Возможно, «расщепление» шло по другому «пути»: подавлен­ный в рабочей обстановке при невесомости страх из-за «падения» сохранялся у них в неосознаваемых глубинах психики, а затем при «развлекательном» парении вырвался на свободу, но не пере­живанием ужаса (он был стерт экстазом), а овладев моторикой этих людей, включив их защитные движения.

Известно много случаев, когда отчаянно смелые профессиона­лы, работавшие в опасных условиях (в боях на войне, испытывая новые самолеты, парашюты, участвуя в опасных экспедициях), в непрофессиональной для них, но опасной обстановке (на раз­влекательных аттракционах, на допросах у следователей при дознании) становились трусами.

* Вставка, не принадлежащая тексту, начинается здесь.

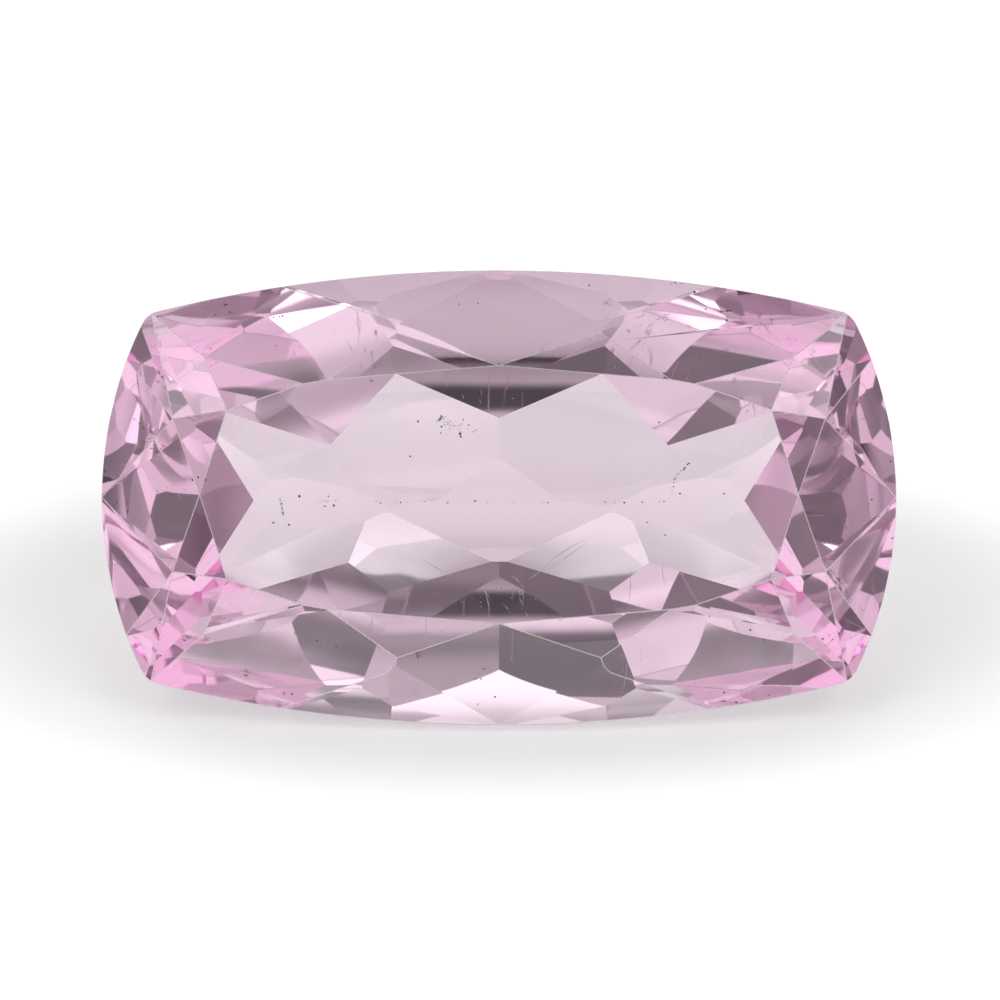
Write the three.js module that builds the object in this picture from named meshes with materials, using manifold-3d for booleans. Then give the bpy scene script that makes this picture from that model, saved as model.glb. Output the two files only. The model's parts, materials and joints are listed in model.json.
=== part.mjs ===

Итак, при «расщеплении» эмоций мимика в начале невесомо­сти, минуя первую фазу, соответствовала сразу второй фазе — радостному торжеству победы. В то же время руки совершали защитные движения, как бы не веря радостным победным пере­живаниям человека, продолжали спасать его от падения, ища опору, как в первой фазе действия невесомости. Иным при «рас­щеплении» эмоций в невесомости было поведение Амет-Хана Султана. Не было, как у Гагарина и Захарова, радостного чувства в начале свободного парения. Вместо него возник гнев, будто на свои руки и ноги, вдруг ставшими непослушными, на свою бес­помощность (!), никогда не свойственную ему. Надо полагать, она не вполне (как-то неконкретно) осознавалась Амет-Ханом, генерируя протест и гнев. Ведь он был боевым, воевавшим с вра­гами пилотом. Такой гневной реакции на неадекватность своих действий, на свою беспомощность при парении в салоне самолета не было у Гагарина и Захарова. Может быть из-за того, что они не прошли школу войны?

Так сложилась гипотеза: «расщепление (удвоение) эмоций» может возникать у людей, впервые свободно парящих в невесомо­сти, если они до этого долго или многократно находились в таких условиях, но тело их было фиксировано, а их внимание и мысли были отвлечены напряженным трудом.